見た瞬間に取りつかれてしまう映画が、まれにある。テレンス・マリックの『天国の日々』(1978)のファーストカットは、まさにそれ。空と地の境界がやわらかく滲み、草が風に揺れ、人の影が淡く溶け合う。語られる物語よりも、その光に包まれた風景の方がずっと胸に残り続けた。

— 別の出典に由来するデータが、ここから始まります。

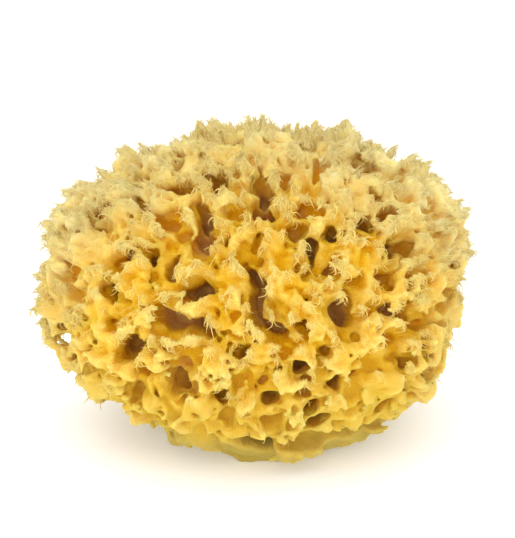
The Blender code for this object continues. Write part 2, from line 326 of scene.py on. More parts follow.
# Gaps that show white through the outermost tufts, in the photograph's pixels: x, y, width and height.
SEE_THROUGH = [(66, 325, 12, 8), (66, 339, 21, 14), (448, 265, 14, 8)]

# How much lighter a strand is at its end than the skin round its root, as a step on the scale of tones.
STRAND_LIGHTER = 0.30

# The flesh's colours, linear, from its thinnest places at 0 to its most solid: partly its own tone, partly
# painted shade that darkens the places enclosed by flesh.
TONES_AND_PAINTED_SHADE = [
    (0.0, (0.94, 0.74, 0.22, 1)),
    (0.20, (0.83, 0.545, 0.094, 1)),
    (0.36, (0.80, 0.495, 0.050, 1)),
    (0.53, (0.76, 0.43, 0.012, 1)),
    (0.70, (0.73, 0.37, 0.004, 1)),
    (0.88, (0.84, 0.42, 0.012, 1)),
]
LOW_BODY = (0.58, 0.41, 0.06, 1)
LIP_OLIVE = (0.47, 0.36, 0.08, 1)
# Painted shade: a darker brown down inside the hollows.
HOLLOW_PAINTED_SHADE = (0.70, 0.37, 0.095, 1)
# Straw towards the sides, lighter on the crown and at the outline: partly the flesh's own tone, partly
# painted light.
SIDE_STRAW = (0.67, 0.51, 0.17, 1)
CROWN_STRAW_AND_PAINTED_LIGHT = (0.80, 0.66, 0.28, 1)
EDGE_STRAW_AND_PAINTED_LIGHT = (0.80, 0.70, 0.35, 1)

# A fibre is a tube of this many sides and segments. These are its inputs, apart from how densely it stands.
FIBRE_SIDES = 3
FIBRE_SEGMENTS = 3
FIBRE_INPUTS = ("Length", "Thickness", "Hook", "Spread", "Seed")

# The camera's sensor in millimetres, and the photograph's height in pixels.
SENSOR = 36.0
PHOTO_HEIGHT = 538

# How many triangles the skin keeps, the grid that its field lives on, and how far from it the field counts.
SKIN_TRIANGLES = 194000
CELL = 0.0006
FIELD_REACH = 0.003
GRID_LOW = np.array([-0.0785, -0.0665, -0.0028])
GRID_HIGH = np.array([0.0785, 0.0665, 0.1065])
GRID_COUNT = np.ceil((GRID_HIGH - GRID_LOW) / CELL).astype(int) + 1
GRID_LINES = [(GRID_LOW[k] + CELL * np.arange(GRID_COUNT[k])).astype(np.float32) for k in range(3)]
RNG = np.random.default_rng(SEED)


def spline_weights(places, low, wavelength):
    """The quadratic B-spline weights that read a coarse lattice at these places."""
    t = (places - low) / wavelength
    cell = np.floor(t).astype(int)
    f = t - cell
    weights = np.zeros((len(places), int(cell.max()) + 4), np.float32)
    rows = np.arange(len(places))
    weights[rows, cell] = 0.5 * (1 - f) ** 2
    weights[rows, cell + 1] = 0.5 + f * (1 - f)
    weights[rows, cell + 2] = 0.5 * f ** 2
    return weights


def soft_noise(wavelength):
    """Smooth random values on the grid, mostly between -1 and 1."""
    weights = [spline_weights(GRID_LINES[k], GRID_LOW[k], wavelength) for k in range(3)]
    lattice = RNG.standard_normal([w.shape[1] for w in weights]).astype(np.float32)
    values = np.tensordot(weights[0], lattice, (1, 0))
    values = np.tensordot(values, weights[1], (1, 1))
    return np.tensordot(values, weights[2], (1, 1)) * 1.9


def join(a, b, blend):
    """The smaller of two fields, with a soft fillet where they meet."""
    h = np.clip(0.5 + 0.5 * (b - a) / blend, 0, 1)
    return b + (a - b) * h - blend * h * (1 - h)


def carve(a, b, blend):
    """Field a less the shape of field b, with a soft rim."""
    return -join(-a, b, blend)


def window(centre, reach):
    """The part of the grid within this reach of a point."""
    low = np.clip(np.floor((np.array(centre) - reach - GRID_LOW) / CELL).astype(int), 0, GRID_COUNT)
    high = np.clip(np.ceil((np.array(centre) + reach - GRID_LOW) / CELL).astype(int) + 1, 0, GRID_COUNT)
    return tuple(slice(a, b) for a, b in zip(low, high))


def measured(places, box, origin, *axes):
    """Distances from a point along each of these axes, over one window of the grid."""
    x, y, z = (place[box] - start for place, start in zip(places, origin))
    return [x * axis.x + y * axis.y + z * axis.z for axis in axes]


def random_vector(chance, size):
    return Vector([chance.uniform(-size, size) for _ in range(3)])


def body_field(x, y, z):
    """Signed distance to the body between its tufts, and height above it as a share of the tufts' height."""
    dx, dy, dz = x - MIDDLE.x, y - MIDDLE.y, z - MIDDLE.z
    away = np.sqrt(dx * dx + dy * dy + dz * dz) + 1e-9
    ux, uy, uz = dx / away, dy / away, dz / away
    reach = 1 / np.sqrt((ux / (WIDTH / 2)) ** 2 + (uy / (DEPTH / 2)) ** 2 + (uz / CROWN_RISE) ** 2)
    swelling = np.ones_like(away)
    for middle, size, sharp in SWELLS:
        d = middle.normalized()
        swelling += size * np.exp(sharp * (ux * d.x + uy * d.y + uz * d.z - 1))
    t = np.clip((uz + 0.45) / 0.45, 0, 1)
    tall = BASE_TUFT + (CROWN_TUFT - BASE_TUFT) * t * t * (3 - 2 * t)
    above = away - (reach * swelling - tall)
    return (above + VALLEY * tall) * 0.93, above / tall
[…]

奇跡のように美しいものに出会ったとき、その理由を探してしまう。知らないままでいたいと思いながら、どうしても探してしまう。あとで知ったことだが、この映画のシーンほとんどが「マジックアワー」と呼ばれる時間に撮影されていたものだった。日没直後や日の出前、わずか30分ほどしか訪れない特別な光の時間。赤みを帯びた光がすべてを包み、影は長く伸び、輪郭はやわらかくにじむ。劇的に何かを変えるわけではないのに、すべてがどこか現実以上に美しく見えてしまう。

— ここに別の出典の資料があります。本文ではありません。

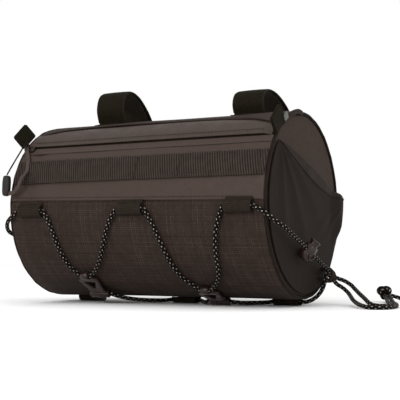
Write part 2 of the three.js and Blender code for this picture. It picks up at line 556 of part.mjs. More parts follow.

その光は世界中で毎日くり返す時間であるはずなのに、私たちが気づけるのはほんの短い瞬間だけだ。部屋の壁にふと浮かんだ模様や、窓辺のグラスに当たった光が、ゆらめく線となって映るとき。そんなときに、不意にマジックアワーの気配を感じる。見慣れた風景の輪郭がふっと揺らぎ、言葉にならない何かが立ち上がってくる。時間の境目にだけ開かれる、ごく短い通路のようなもの。